In this case, the allegedly infringing product sold by Kangtailan was made during the provisional protection period of the ‘211 patent, and the Patent Law does not prohibit the making activities. Under this circumstance, Kengzi’s subsequent use of the products shall also be allowed, therefore Kengzi does not infringe upon the ‘211 patent. For the same reason, the post sale services provided by Kangtailan for Kengzi does not infringe upon the ‘211 patent.

See2011Min Ti Zi Judgment No. 259.

Articles of the Patent Law (2000) cited in the Judgment

11. 1, After the patent right is granted for an invention or a utility model, unless otherwise provided for in this Law, no unit or individual may exploit the patent without permission of the patentee, i.e., it or he may not, for production or business purposes, manufacture, use, offer to sell, sell, or import the patented products, use the patented method, or use, offer to sell, sell or import the products that are developed directly through the use of the patented method.

13. After the application for an invention patent is published, the applicant may require the unit or individual that exploits the said patent to pay an appropriate amount of royalties.

62. The period of limitation for action against patent right infringement shall be two years, commencing from the date when the patentee or interested party knows or should have known of the infringement.
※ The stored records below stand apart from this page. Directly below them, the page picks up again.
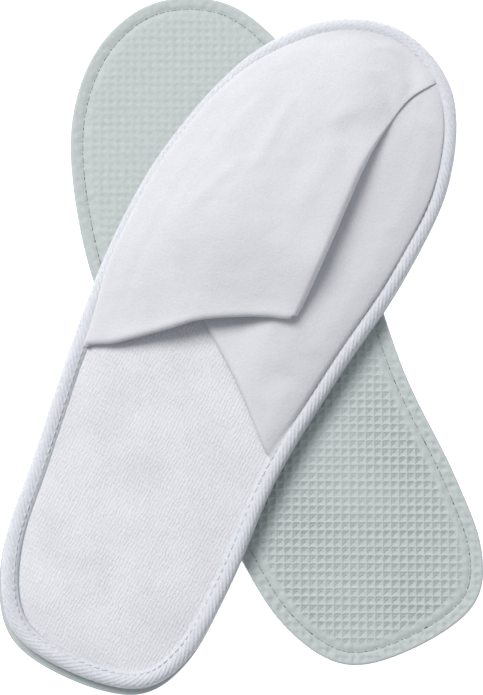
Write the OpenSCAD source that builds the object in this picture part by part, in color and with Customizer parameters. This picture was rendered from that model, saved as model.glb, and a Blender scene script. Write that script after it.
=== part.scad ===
// Pair of closed-toe spa slippers, stored crossed: the right slipper lies upside down on its flattened
// upper, and the left slipper lies across it, sole on sole. All sizes are in millimetres.
// A slipper's own frame: x is 0 on the middle line and points to the left slipper's inner side, y is 0 at
// half length and points to the toe, and z is 0 on the walking face of the sole and points to the foot.

/* [Slipper] */
// Length of the left slipper over its binding, heel to toe
left_len = 288; // [278:1:298]
// Length of the right slipper, which is sewn a little shorter
right_len = 282; // [278:1:298]
// Width over the binding at the ball of the foot
slipper_w = 111; // [104:1:118]

/* [Sole and insole] */
// Thickness of the foamed outsole
outsole_t = 4.5; // [3.5:0.25:6]
// Thickness of the sponge pad inside the insole
sponge_t = 3; // [2:0.25:4]
// Thickness of the terry insole cover
cover_t = 1.2; // [0.8:0.1:2]
// How far the left outsole is sewn towards the heel
outsole_shift = 3; // [0:0.5:4]

/* [Edge] */
// Width of the rolled binding tape, seen from above
binding_w = 6; // [5:0.5:7]
// Thickness of the binding tape
tape_t = 0.8; // [0.6:0.1:1]
// Distance of the sole seam from the outsole's edge
seam_inset = 5; // [4.5:0.25:5.5]
// Thickness of the sewing thread
thread_t = 0.6; // [0.4:0.1:0.8]

/* [Upper] */
// Distance from the heel to the throat at the sides
throat_side = 116; // [110:1:122]
// How much further forward the throat lies on the instep
throat_dip = 34; // [26:1:38]
// Height of the left upper over its insole at the throat
crest_h = 18; // [16:1:22]
// Thickness of the velour face
velour_t = 1.2; // [0.8:0.1:1.4]
// Thickness of the sponge between velour and lining
interlining_t = 1.2; // [0.8:0.1:1.4]
// Thickness of the lining
lining_t = 0.6; // [0.5:0.1:0.8]
// Width of the hem turned in at the throat
hem_w = 9; // [7:1:11]

/* [Stack] */
// Slope of the upturned right sole, down towards its toe
pitch = 5; // [4:0.5:6]
// Turn of the right slipper on the floor
right_turn = 21; // [15:1:27]
// Turn of the left slipper across the right one
cross_turn = -49; // [-58:1:-40]
// Left slipper's middle, sideways from the right one's
cross_x = -17; // [-20:1:-10]
// Left slipper's middle, towards the right one's toe
cross_y = 2; // [-2:1:4]

/* [Hidden] */
// Foot-shaped outline at 288 x 111, from the heel round the inner side, toe and outer side.
SHAPE_LEN = 288;
SHAPE_W = 111;
SHAPE = [
    [8, 0], [38, 7], [50, 27], [51, 60], [47.5, 105], [50, 150], [55, 200], [53, 241], [37, 275],
    [8, 288], [-21, 278], [-43, 249], [-54.5, 203], [-55.5, 160], [-50, 115], [-42, 70], [-34.5, 30],
    [-18, 5]
];
TOE = 9;             // index of the toe in SHAPE
STEPS = 5;           // outline points per span of SHAPE
$long = left_len;    // length of the slipper being drawn
edge_round = 0.8;    // step that stands for the outsole's and binding's rounded edges
clear = 0.3;         // gap between pieces on different bodies
touch = 0.02;        // gap between the two walking faces
stack_x = 7.3;       // place of the right slipper's middle from the origin, which is under the
stack_y = 4.6;       // middle of the crossed pair

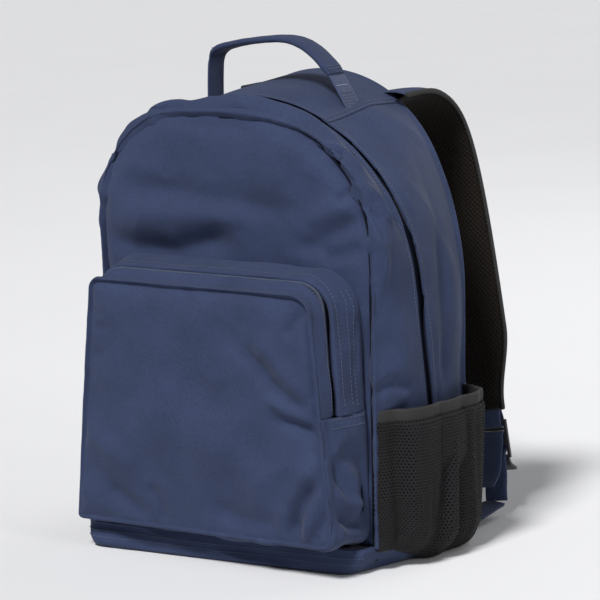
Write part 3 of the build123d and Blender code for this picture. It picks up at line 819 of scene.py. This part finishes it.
def pocket_line(shape, push):
    """(x, z) line from the middle of the foot, up the left side, over the top and down the right."""
    foot_half, top_half, foot, top, foot_radius, top_radius = shape
    corners = [(-foot_half, foot), (-top_half, top), (top_half, top), (foot_half, foot)]
    line = rounded(corners, [foot_radius, top_radius, top_radius, foot_radius], 24)
    line = resample(np.vstack([[0, foot], line, [0, foot]]), 1200)
    ahead = np.roll(line, -1, axis=0) - np.roll(line, 1, axis=0)
    ahead[[0, -1]] = [-1, 0]
    line = line + left_of(ahead) * push
    above = np.flatnonzero(line[:, 1] > POCKET_SEAM)
    left, over, right = line[: above[0] + 1], line[above[0] : above[-1] + 1], line[above[-1] :]
    parts = ((left, LOWER), (over, UPPER), (right, LOWER))
    return np.vstack([resample(part, count + 1)[:-1] for part, count in parts])


def pocket_row(shape, push, y):
    return upright(pocket_line(shape, push * MM), y)


def pocket_zip_rows(places):
    """Rows beside the pocket's zip: (push outwards, back from the zip) in millimetres."""
    return [pocket_row(POCKET_ZIP, push, POCKET_ZIP_Y + y * MM) for push, y in places]


def pocket_middle_row(push, back):
    """Row half way between the zip's outline and the rear one."""
    y = POCKET_ZIP_Y + back * MM
    return (pocket_row(POCKET_ZIP, push, y) + pocket_row(POCKET_REAR, push, y)) / 2


def pocket_rear_rows(forward):
    """Rows at the seam with the front panel, the first a little forward of it."""
    places = ((1.2, -forward), (-1.5, 3))
    return [pocket_row(POCKET_REAR, push, FRONT_Y + y * MM) for push, y in places]


def upper_part(row):
    return row[LOWER : LOWER + UPPER + 1]


def lower_part(row):
    return np.vstack([row[LOWER + UPPER :], row[: LOWER + 1]])


POCKET_FOLDS = [
    ([(-118, 250), (-60, 240), (40, 244), (112, 250)], 1.6, 16),
    ([(48, 214), (72, 192), (98, 168), (124, 151)], -2.6, 8),
    ([(66, 226), (96, 196), (126, 164)], 2.0, 9),
    ([(80, 170), (104, 158), (130, 146)], 2.4, 7),
    ([(138, 132), (116, 142), (84, 148)], -2.2, 6),
    ([(142, 116), (120, 96), (98, 60), (92, 40)], 2.0, 9),
    ([(132, 96), (110, 66), (104, 36)], -2.8, 8),
    ([(144, 92), (126, 66), (116, 34)], 2.6, 7),
    ([(144, 66), (130, 48), (126, 33)], -2.4, 5),
    ([(-112, 66), (-84, 52), (-60, 36)], -1.6, 8),
    ([(-60, 74), (-46, 52), (-40, 34)], -1.2, 6),
    ([(-134, 120), (-100, 96), (-70, 90)], 1.2, 14),
    ([(-20, 130), (20, 118), (60, 96), (84, 66)], 1.8, 18),
    ([(10, 60), (50, 48), (90, 50)], -1.8, 10),
    ([(124, 250), (108, 236), (98, 222)], -2.0, 6),
    ([(-128, 222), (-118, 216), (-100, 214)], -0.9, 5),
    ([(-132, 196), (-120, 190), (-104, 190)], -0.7, 5),
]


def pocket_panel_y(points, outline):
    """Depth of the pocket's panel at (x, z) points: a sewn ridge round its edge, then a full front."""
    gap = edge_gap(points, outline) / MM
    ridge = 2.4 * bump(gap, 1.6, 1.5) - 1.7 * bump(gap, 5.2, 1.8)
    ridge *= 0.25 + 0.75 * ramp(points[:, 1] / MM - 50, 90)  # flat along the foot
    crown = 8.0 * (1 - np.exp(-np.maximum(gap - 4, 0) / 30)) - 2.4 * bump(gap, 0, 0.9)
    place = upright(points, 0)
    soft = fractal(place, 70 * MM, 51) * 3.4 + crumple(place, 66 * MM, 52) * 1.3
    soft += crumple(place, 30 * MM, 54) * 0.45
    angle = np.arctan2(points[:, 1] - 146 * MM, points[:, 0])
    gathers = fractal(in_line(angle * 13), 1.0, 53) * 1.6 * bump(gap, 0, 16) * ramp(gap, 5)
    creases = folds(points / MM, POCKET_FOLDS)
    total = ridge + crown + gathers + (soft + 2.3 * creases) * ramp(gap - 3, 8)
    return POCKET_Y - total * MM


def pocket_front_rows():
    """Rows rolled round the edge of the pocket's panel."""
    places = ((-2.2, 3.2), (-0.4, 1.6), (0.6, 2.8), (1.4, 7.0))
    return [pocket_row(POCKET_FRONT, push, POCKET_Y + y * MM) for push, y in places]


def pocket_front_gusset():
    """Strip between the pocket's panel and its zip."""
    rows = pocket_front_rows()
    rows += pocket_zip_rows(((-0.8, -6.4), (-1.0, -3.8), (-2.2, -2.6), (-4.0, -4.0), (-4.8, -7.0)))
    grid = loft([upper_part(row) for row in rows], [2, 2, 2, 3, 3, 2, 3, 2])
    soft = fractal(grid, 30 * MM, 61) * 1.5 + fractal(grid, 12 * MM, 62) * 0.5
    return raised(grid, soft * MM)


def pocket_rear_gusset():
    """Strip from the pocket's zip back to the front panel."""
    rows = pocket_zip_rows(((-4.4, 6.0), (-3.2, 4.4), (0.2, 3.0), (2.6, 4.4), (3.2, 8.8)))
    rows += [pocket_middle_row(2.5, 24)] + pocket_rear_rows(4)
    grid = loft([upper_part(row) for row in rows], [2, 3, 2, 3, 7, 6, 3])
    soft = fractal(grid, 42 * MM, 64) * 3.0 + fractal(grid, 15 * MM, 65, (1, 0.5, 1)) * 0.8
    side = grid[:, :, [1, 2]] / MM
    creases = fold(side, [(-142, 262), (-126, 250), (-114, 232)], 1.8, 6)
    creases += fold(side, [(-116, 236), (-122, 180)], -1.6, 5)
    keep = ramp(seam_depth(grid, 7), 8) * ramp(seam_depth(grid, -3), 9)
    right = grid[:, :, 0] > -0.01 * MM  # with the middle
    return raised(grid, (soft + creases * right) * keep * MM)


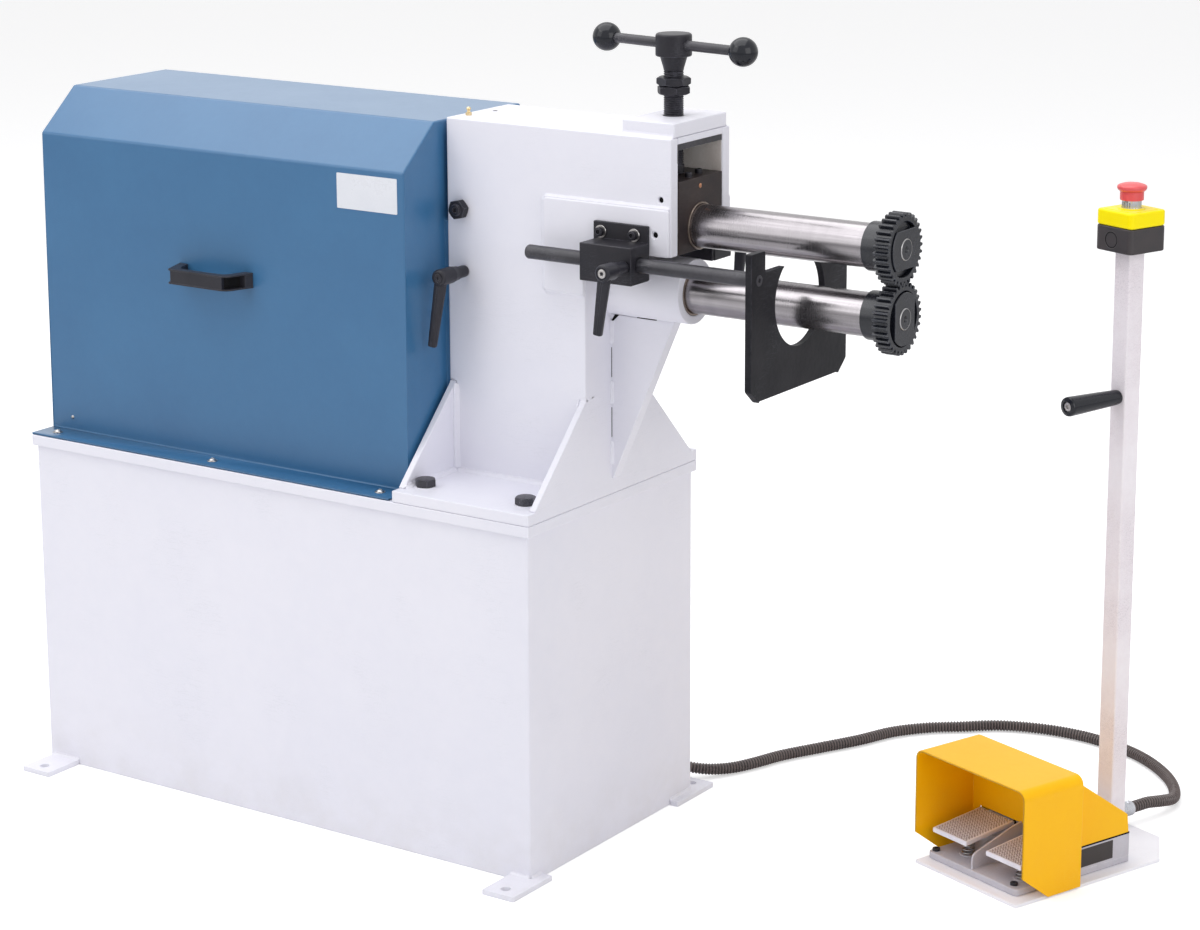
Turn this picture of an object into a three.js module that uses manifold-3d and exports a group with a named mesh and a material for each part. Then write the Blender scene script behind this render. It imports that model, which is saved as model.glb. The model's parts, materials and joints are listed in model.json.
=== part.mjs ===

If an appropriate royalty is not paid for using an invention during the period from the publication of the invention patent application to the grant of the patent right, the period of limitation for taking legal action by the patentee for requesting payment of royalties shall be two years, commencing from the date when the patentee knows or should have known of the use of that patent by another person. However, the period of limitation for action shall commence from the date when the patent right is granted, if the patentee knows or should have known of the use before the patent right is granted.